参加者一人ひとりが直面する事案を取り上げることができるため、一般論や全体最適を求めがちになる集合教育では得ることができない知識や気づきを、手に入れることができます。また、コーチングを受ける体験ができますので、「コーチは、コーチをつける」という原則を実践することになります。

②上司の積極的な参画OJT

推進成功の秘訣は、組織全体でOJT対象者と関わることです。参加者が部下育成について、参加者の上司と頻繁に会話ができるような取り組みをしています。OJT担当者が育成の任を担うことになりますが、その前提としてチーム上司の育成方針が確立されていることが必要です。

③人事部の絶妙なバックアップ体制

当プロジェクトの必要性や重要性をデータや資料に基づき、何度となく参加者に伝え理解してもらう場面を作っています。また、参加者がいつでも相談できるに乗れる体制をつくりバックアップしています。さらに、電話コーチングの内容には関与しない姿勢をとっていますので、電話コーチングが社内的なセーフティゾーンとして機能しています。このようなしかけのもと、参加者の方々の意識は、確実に変化してきています。

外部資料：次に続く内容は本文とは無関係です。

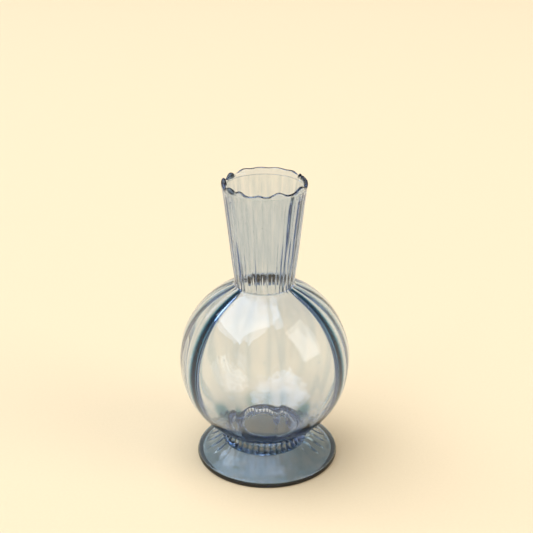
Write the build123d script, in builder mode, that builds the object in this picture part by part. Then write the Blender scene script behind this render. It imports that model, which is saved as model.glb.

それは、日常の言動の変化からも読み取ることができます。

すでに、第3期生の取り組みが始まっています。今後、この研修会で力をつけた中間管理職の方々が全国の事業所を舞台にして、組織変革の大きな渦の中心になっていくことが期待されます。

森永製菓様の願いである組織変革を実現するために、組織構成員の意識を変え、行動を変え、習慣を変えるお手伝いを通して、個人も組織も元気で豊かになるコンサルティングを今後も提供し続けていきたいと考えています。